Govern by settlement?

EDITOR:

I'm familiar with land use litigation from my 30-year county planning career. The Walmart controversy has drawn attention to the county's February settlement agreement with Virginia Ranch. It's an odd one.

The owners alleged that the county mishandled Muller Parkway, flood and other requirements. A judge agreed and a settlement ensued. Fine. But the nature and magnitude of the settlement should relate to the damages suffered.

The usual remedy for an agency misapplying its authority is to point out the errors and require that they be corrected. If I limit your building to one story where you are allowed two, the court says, "Do it over and allow two."

There might be some attorney's fees and minor damages if the mistake caused undue delay, etc., but little more. And it would be extraordinary for the remedy to venture into areas unrelated to the complaint, especially into responsibilities of non-judicial branches of government.

In this case the county agreed to 70 plus acres of additional commercial zoning (above and beyond everything else already approved for Virginia Ranch), waiver of the 30 percent commercial open space requirement and limitations on future development review processes.

I find that extraordinary. Its value seems out of proportion to the mistakes made. It involved rezoning of land and changes to our development requirements through a judicial process, something properly done only through a legislative process. And those results seem unrelated to the mistakes made.

I don't know what 70 acres of commercial zoning is worth, but I'd guess easily $50,000 per acre. That's $3.5 million. Do your own math if you disagree. Plus, elimination of the 30 percent open space requirement allows just that much more commercial use per acre, upping the total. And truncated review procedures save builders money.

Was that really the magnitude of the damages here? If the county went back and corrected its mistakes, and given that not much would have happened at Virginia Ranch in the interim, given the economy, did we really owe them upwards of $3.5 million, or whatever your number is?

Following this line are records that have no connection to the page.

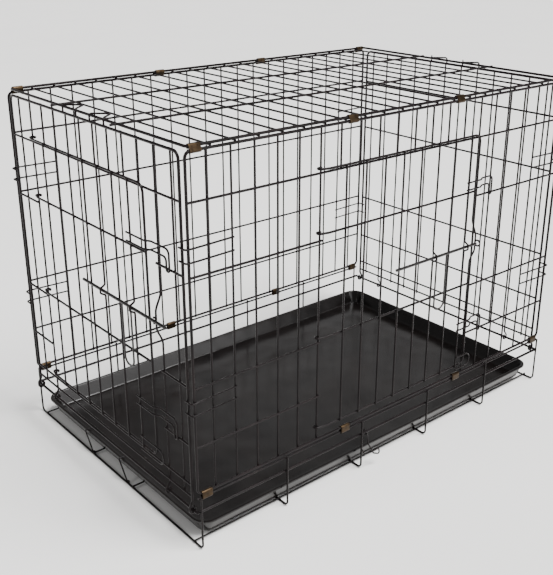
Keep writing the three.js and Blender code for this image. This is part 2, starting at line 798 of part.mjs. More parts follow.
// A slide bolt: a straight rod with a U-shaped handle hanging from it.
function slideBolt(kind, tip, length, handleFrom) {
  const point = doorPoint(kind);
  const across = point(0, 1, 0).sub(point(0, 0, 0));
  const rod = bar(point(tip - length, boltOut, boltZ), point(tip, boltOut, boltZ), BOLT_WIRE, across);
  const handle = [
    point(handleFrom, boltOut, boltZ),
    point(handleFrom, boltOut, boltZ - HANDLE_DROP),
    point(handleFrom - HANDLE_WIDTH, boltOut, boltZ - HANDLE_DROP),
    point(handleFrom - HANDLE_WIDTH, boltOut, boltZ),
  ];
  const wires = [rod, bentWire(rounded(handle, HANDLE_WIDTH / 2 - 1), HOOK_WIRE)];
  return weld(wires);
}

// ---------------------------------------------------------------- small parts

// A hook that sits over the front foot wire and reaches over the tray's rim.
function trayHook(y) {
  const reach = ((FOOT_WIRE + SMALL_WIRE) / 2) * CORNER + HOOK_GAP / 2;
  const z = FOOT_WIRE / 2;
  const prongZ = trayTopZ + TRAY_HOOK_OVER_RIM + (SMALL_WIRE / 2) * CORNER;
  const x = -footEndX;
  const legX = x - TRAY_HOOK_OFFSET;
  const path = [
    v(x + reach, y, z - TRAY_HOOK_TAIL),
    v(x + reach, y, z + reach),
    v(legX, y, z + reach),
    v(legX, y + TRAY_HOOK_LEAN, prongZ),
    v(legX + TRAY_HOOK_REACH, y + TRAY_HOOK_LEAN, prongZ),
  ];
  return bentWire(rounded(path, TRAY_HOOK_BEND, 2), SMALL_WIRE);
}

// A folded wire clip that hangs by an eye from the near base rail.
function foldClip() {
  const x = -footEndX + 2 * footPitch + FOLD_CLIP_PAST_FOOT;
  const radius = ((RAIL_WIRE + SMALL_WIRE) / 2) * CORNER + HOOK_GAP / 2;
  const centre = v(x, -sideY, LOWER_RAIL_Z);
  const eye = arc(centre, radius, -250, 0, v(0, -1, 0), up, 42);
  const at = (along, out, drop) => v(x + along, -sideY - out, LOWER_RAIL_Z - drop);
  const tail = [
    eye[eye.length - 1],
    at(0, 8, 22),
    at(10, 13, 44),
    at(24, 15, 50),
    at(24, 13, 38),
    at(6, 12, 40),
    at(-12, 11, 38),
    at(-18, 7, 24),
  ];
  return bentWire([...eye.slice(0, -1), ...rounded(tail, FOLD_CLIP_BEND, 1)], SMALL_WIRE);
}

// A sheet clip wrapped round two parallel wires, with a little clearance.
function hingeClip(x, first, second, widest) {
  const shrink = Math.cos(Math.PI / (2 * CLIP_STEPS));
  const inner = ((widest / 2) * CORNER + CLIP_GAP) / shrink;
  const along = second.clone().sub(first).normalize();
  const across = new THREE.Vector2(-along.y, along.x);
  const ring = (radius) => {
    const points = [];
    for (const [centre, turn] of [[first, 90], [second, -90]]) {
      for (let i = 0; i <= CLIP_STEPS; i += 1) {
        const angle = THREE.MathUtils.degToRad(turn + (180 * i) / CLIP_STEPS);
        const spoke = along.clone().multiplyScalar(radius * Math.cos(angle));
        points.push(spoke.addScaledVector(across, radius * Math.sin(angle)).add(centre));
      }
    }
    return points;
  };
  const shape = new THREE.Shape(ring(inner + CLIP_WALL));
  shape.holes.push(new THREE.Path(ring(inner)));
  const geometry = new THREE.ExtrudeGeometry(shape, { depth: CLIP_LENGTH, bevelEnabled: false });
  // The section is drawn in (Y, Z) and swept along X.
  geometry.applyMatrix4(new THREE.Matrix4().makeBasis(v(0, 1, 0), v(0, 0, 1), v(1, 0, 0)));
  return geometry.translate(x - CLIP_LENGTH / 2, 0, 0);
}

function makeClips() {
  const endClip = endX - TOP_INSET_X - TOP_BEND - CLIP_LENGTH / 2;
  const bay = (i) => (sideUprights[i] + sideUprights[i + 1]) / 2;
  const last = sideUprights.length - 2;
  const third = Math.round(last / 3);
  const topPlaces = [-endClip, bay(third), bay(last - third), endClip];
  const bottomPlaces = [-endClip, bay(third), bay(last - third + 1), endClip];
  for (const [side, sign] of [['near', -1], ['far', 1]]) {
    topPlaces.forEach((x, i) => {
      const first = new THREE.Vector2(sign * sideY, sideTopZ);
      const second = new THREE.Vector2(sign * (sideY - TOP_INSET_Y), FRAME_HEIGHT);
      piece(`top_clip_${side}_${i + 1}`, hingeClip(x, first, second, OUTLINE_WIRE), 'clip');
    });
    bottomPlaces.forEach((x, i) => {
      const first = new THREE.Vector2(sign * sideY, UPPER_RAIL_Z);
      const second = new THREE.Vector2(sign * sideY, SIDE_BOTTOM_Z);
      piece(`base_clip_${side}_${i + 1}`, hingeClip(x, first, second, OUTLINE_WIRE), 'clip');
    });
  }
}

// ---------------------------------------------------------------- the crate

makeBase();
makeTray();
piece('near_side_panel', sidePanel(-1, true), 'wire');
piece('far_side_panel', sidePanel(1, false), 'wire');
piece('front_end_panel', endPanel(-1, true), 'wire');
piece('rear_end_panel', endPanel(1, false), 'wire');
piece('top_panel', topPanel(), 'wire');
for (const [end, sign] of [['front', -1], ['rear', 1]]) {
  [-END_PITCH, END_PITCH].forEach((y, i) => {
    piece(`${end}_top_hook_${i + 1}`, topHook(sign, y), 'wire');
  });
}
piece('front_door', doorPanel('front'), 'wire');
piece('side_door', doorPanel('side'), 'wire');
piece(
  'front_slide_bolt',
  slideBolt(
    'front',
    DOORS.front.opening + FRONT_BOLT_PAST_KEEPER,
    FRONT_BOLT_LENGTH,
    DOORS.front.uprights[0] - FRONT_HANDLE_FROM_CURL,
  ),
  'bolt',
);
piece(
  'side_slide_bolt',
  slideBolt(
    'side',
    DOORS.side.opening - SIDE_BOLT_SHORT_OF_KEEPER,
    SIDE_BOLT_LENGTH,
    DOORS.side.uprights[2] + SIDE_HANDLE_FROM_CURL + HANDLE_WIDTH,
  ),
  'bolt',
);
TRAY_HOOK_Y.forEach((y, i) => {
  piece(`tray_hook_${i + 1}`, trayHook(y), 'wire');
});
piece('fold_clip', foldClip(), 'wire');
makeClips();

export default crate;
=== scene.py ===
"""A folding wire dog crate: welded panels of black coated steel wire with a front door and a side
door on slide bolts, a welded wire base with a plastic tray, and bronze sheet clips for hinges.
Sizes are in millimetres and are turned to metres when a mesh is made."""
import bpy
import numpy as np
from mathutils import Matrix


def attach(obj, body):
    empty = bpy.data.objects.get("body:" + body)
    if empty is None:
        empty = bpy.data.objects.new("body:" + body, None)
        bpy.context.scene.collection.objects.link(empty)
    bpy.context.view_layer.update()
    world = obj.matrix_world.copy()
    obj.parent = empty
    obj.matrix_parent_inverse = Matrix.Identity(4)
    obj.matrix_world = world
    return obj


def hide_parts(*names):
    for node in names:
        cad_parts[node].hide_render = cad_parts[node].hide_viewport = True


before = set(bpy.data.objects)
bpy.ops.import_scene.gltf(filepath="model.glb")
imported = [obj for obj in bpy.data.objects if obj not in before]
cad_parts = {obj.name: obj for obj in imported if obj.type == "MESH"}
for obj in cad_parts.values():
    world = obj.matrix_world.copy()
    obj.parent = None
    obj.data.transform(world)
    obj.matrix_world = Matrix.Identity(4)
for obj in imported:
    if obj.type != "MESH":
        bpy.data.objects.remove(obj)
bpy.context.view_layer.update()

# ---------------------------------------------------------------- camera
# The crate is seen over its front near corner, 1.8 m from its middle and a little above its roof.
CAMERA_PLACE = (-1.109, -1.281, 0.960)
CAMERA_TURN = 40.773
CAMERA_DROP = 21.174
CAMERA_ROLL = 0.394
LENS = 55.8
SENSOR_WIDTH = 36
CAMERA_SHIFT = (-0.034, -0.0427)

turn, drop, roll = np.radians([CAMERA_TURN, CAMERA_DROP, CAMERA_ROLL])
ahead = np.array([np.sin(turn) * np.cos(drop), np.cos(turn) * np.cos(drop), -np.sin(drop)])
level_right = np.array([np.cos(turn), -np.sin(turn), 0.0])
level_up = np.cross(level_right, ahead)
right = np.cos(roll) * level_right + np.sin(roll) * level_up
upward = -np.sin(roll) * level_right + np.cos(roll) * level_up

camera = bpy.data.objects.new("camera", bpy.data.cameras.new("camera"))
bpy.context.collection.objects.link(camera)
camera.matrix_world = Matrix(
    [[right[i], upward[i], -ahead[i], CAMERA_PLACE[i]] for i in range(3)] + [[0, 0, 0, 1]])
camera.data.lens = LENS
camera.data.sensor_width = SENSOR_WIDTH
camera.data.shift_x, camera.data.shift_y = CAMERA_SHIFT
camera.data.clip_start = 0.05
camera.data.clip_end = 50
bpy.context.scene.camera = camera

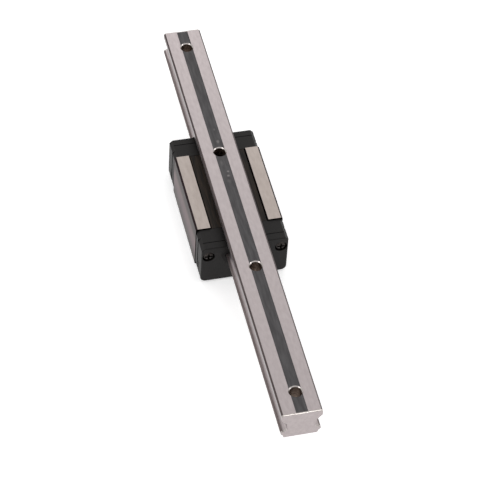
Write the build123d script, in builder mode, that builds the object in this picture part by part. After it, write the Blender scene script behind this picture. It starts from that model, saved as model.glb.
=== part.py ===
from build123d import *
import math
import os

# Linear guide rail with carriage, size 15, lying upside down on the carriage's mounting face.
# X is across the rail, Y along it, Z up. z = 0 is the carriage's mounting face and
# z = assembly_height the rail's. The origin is midway along the rail and across it.

# Driving dimensions in millimetres.
# Rail
assembly_height = 24.0
rail_length = 200.0
rail_width = 15.0
rail_height = 12.5
hole_pitch = 60.0
least_end_margin = 6.0
screw_hole_diameter = 4.5
counterbore_diameter = 7.5
counterbore_depth = 5.3
hole_rim_chamfer = 0.35
base_side_height = 2.3
base_edge_chamfer = 0.6
end_chamfer = 0.5
relief_width = 4.4
relief_depth = 0.12
flank_height = 2.7
waist_inset = 2.2
waist_depth = 4.4
nose_depth = 2.5
nose_land = 0.2
head_inset = 1.1

# Balls and their circuits. Depths are from the rail's head face, which lies down here,
# so the upper rows, as the guide is mounted, are the ones with the lower z.
ball_diameter = 3.175
groove_gap = 0.11
upper_row_reach = 0.56
upper_row_depth = 0.43
lower_row_inset = 0.75
lower_row_depth = 4.95
lower_return_run = 4.0625
return_gap = 0.15
return_wall = 0.3
circuit_wall = 1.7

# Carriage block
carriage_rest = 15.0
block_length = 38.7
block_side_step = 0.1
underside_gap = 4.5
block_edge_chamfer = 0.7
mounting_edge_chamfer = 0.5
leg_gap = 0.8
lip_cover = 0.16
lip_inset = 0.95
strip_inner = 11.3
tapped_side_distance = 4.0
tapped_spacing_y = 26.0
tapped_depth = 6.0
tapped_floor = 1.7
tapped_hole_diameter = 3.3

# Retainers and bottom seals
retainer_gap = 0.3
upper_retainer_thickness = 1.4
side_retainer_thickness = 0.45
seal_edge_gap = 0.35
underside_step = 0.55

# End caps
cap_thickness = 6.8
cap_side_distance = 2.8
cap_floor_gap = 0.7
cap_corner_radius = 2.0
cap_edge_chamfer = 1.2
cap_rail_gap = 0.6
guide_flange = 0.7
guide_width = 2.8
channel_sides = 8
turn_runs = 6
oil_groove_width = 1.2
oil_groove_depth = 0.9
port_diameter = 3.3
port_depth = 5.0
port_drill_diameter = 1.2
plug_length = 4.0
plug_diameter = 3.2
plug_socket = 1.5
plug_socket_depth = 1.8

# End seal frames and lips
seal_thickness = 3.2
wing_length = 2.9
wing_thickness = 1.0
front_chamfer = 0.3
lug_height = 4.8
lug_rise = 2.8
lug_length = 1.2
lug_setback = 0.9
lug_proud = 0.05
lug_gap = 0.1
lip_gap = 0.2
lip_band = 1.5
lip_depth = 1.4
ledge_gap = 0.9
nipple_opening_diameter = 5.2

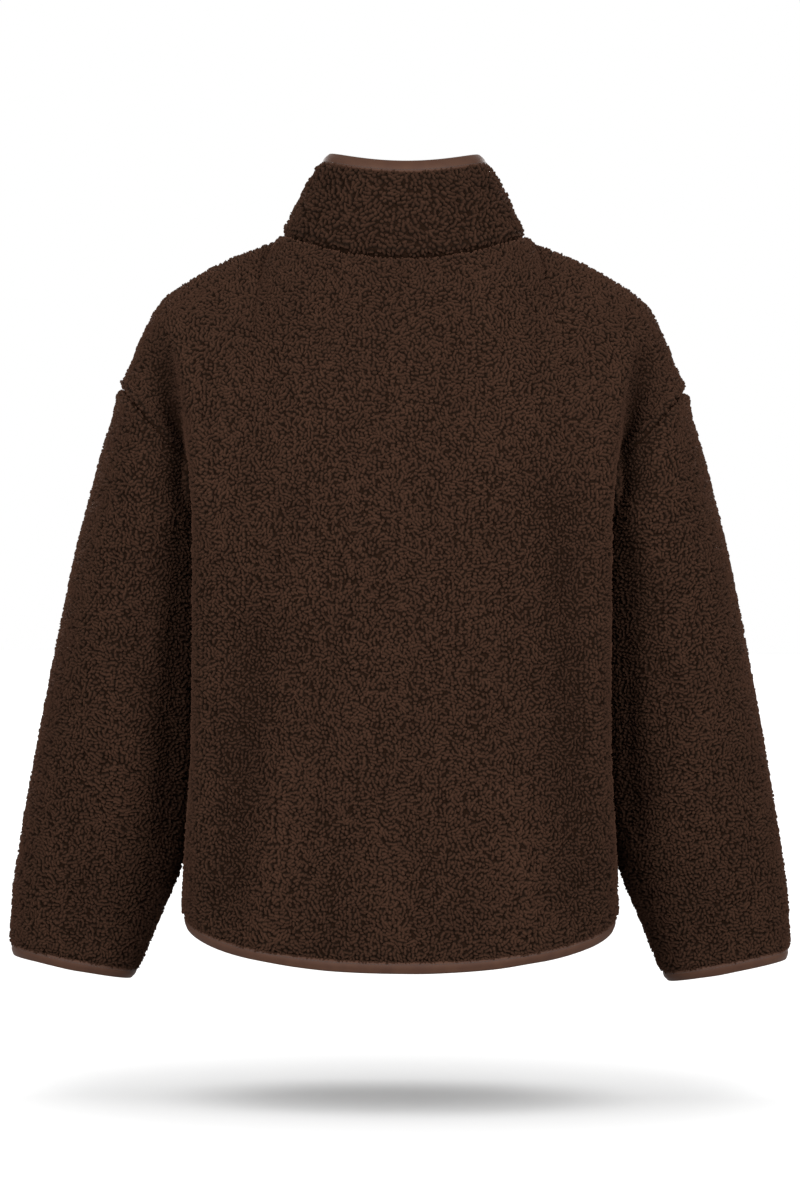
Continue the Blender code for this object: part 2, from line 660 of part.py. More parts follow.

But more troubling is that the county allowed a settlement agreement to make changes to zoning and development requirements that should happen only through the legislative process, with proper notice and hearings. A 2007 decision of the U.S. 9th Circuit Court of Appeals (League of Residential Neighborhood Advocates vs. LA) says that was wrong.

Our officials misapply some rules, easily corrected, and the result is the county granting 70-plus acres of commercial zoning, eliminating the commercial open space requirement and limiting the review of future development. All outside the legislative process. And shortly thereafter we get a Walmart Supercenter, where our plans call for village commercial. With no hearings. Odd is putting it mildly.

Are our officials simply easily bamboozled or has governance by settlement agreement arrived in Douglas County? Inquiring minds want to know.